BTW, nanoaddict, nice tank that your gf has going there. Those frags of torches looks very healthy, sitting on the oolite.

As for keeping nanos, it's takes quite a bit of time to maintain stability in such small systems (hence the reason why others have them piggy-backed to something else).

For additional info, you definitely want to visit the nano-reef forum.

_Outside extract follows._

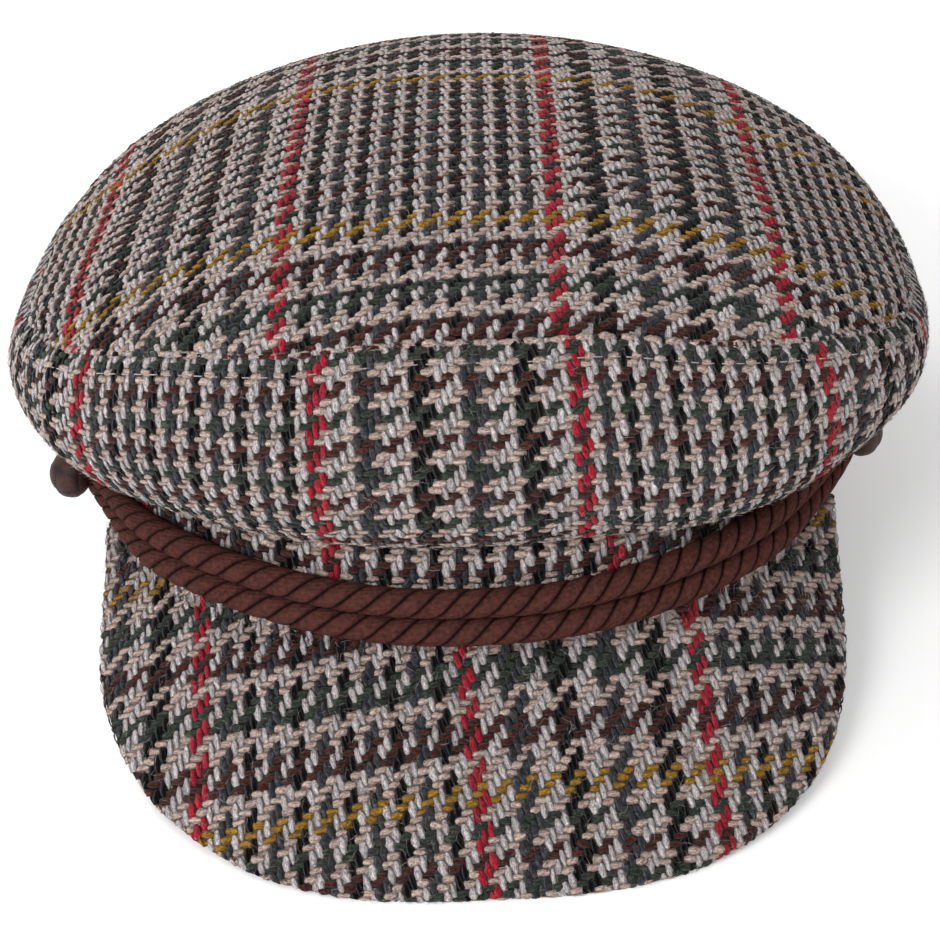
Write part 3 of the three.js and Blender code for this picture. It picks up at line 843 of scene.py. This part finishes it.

I post on there also, but haven't lately, but I haven't posted to this one either :icon_redf .


----------



## the_anti_honda (Dec 19, 2003)

http://www.oc-creative.com/reef/forum/forum_posts.asp?TID=1720&PN=1
sorry i had to just get in on this. that link above is to my pico reef in a .75gallon red sea aqua vase.


----------



## the_anti_honda (Dec 19, 2003)

i recomend some of you check out these two sites http://www.oc-creative.com/reef/index.asp and www.nano-reef.com i am a moderator at the first. some great places to learn about nano reef aquaria. i find that some peoples views on nano reefs are very flawed. nano reefs have to be one of the most easy to keep of all aquariums.


----------



## creepingdeath086 (Aug 21, 2004)

live rock is rock from the ocean that contains small organisms and bacteria, corals however are small organisms that live in a group or colony together and have a symbiotic algae that lives inside them, they are partially photosynthesetic...


----------